Тут самое тесное место ущелья и, по черному цвету голых скал, одно из самых мрачных, но вскоре являются у воды густые заросли облепихи, в которых я встретил много птичек, особенно щеглов, Carduelis orientalis.
Затем, в области красных гранитов, ущелье представляет уже многие травянистые расширения, небольшие лужайки, разделённые, однако, трудно проходимыми теснинами. Почти все эти лужайки я нашел уже занятыми аулами сарыбагишей, только что прикочевавших с Умбет-алой.
Трава около этих аулов, да и в немногих не занятых ими луговинах, была уже вся вытравлена, а они расположились тут на всю зиму, но скудость пастбищ тут только кажущаяся. Поднявшись за тэками по голым скалам, Чадов увидал вверху обширные пастбища, отлогие травянистые склоны, кончающиеся к Джуван-арыку скалистыми обрывами в 1 000 - 1 500 фут.; так и над аулами.

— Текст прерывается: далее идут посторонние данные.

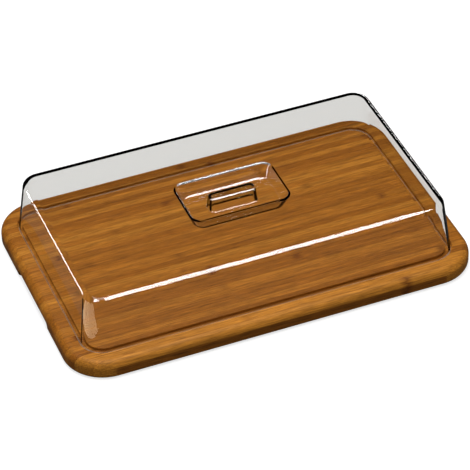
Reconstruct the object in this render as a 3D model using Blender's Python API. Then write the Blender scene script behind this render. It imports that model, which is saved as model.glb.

Скрытые места в таком диком ущелье особенно нравятся киргизам для зимовок, уже и потому, что хорошо защищены от ветра, да вообще, как замечено выше, горные каракиргизы любят прятать свои аулы. Мои казаки, всё досадовавшие, что покорность Умбет-алы лишила их хорошей добычи, не могли выдержать искушения при проходе мимо этих аулов, доверившихся, однако, нашему мирному проходу и ставших на нашем пути без всяких предосторожностей, а потому мне было довольно хлопот, чтобы оправдать это доверие.
Я ехал с сыном Умбет-алы и встречал беспрестанные жалобы на казачьи похищения, причём тут же отбирал и возвращал похищенное, о чём отрядный офицер не заботился; жаловались почти всё женщины, бойко сдерживавшие казаков; женщины здесь, как и вообще киргизки, не робкого десятка.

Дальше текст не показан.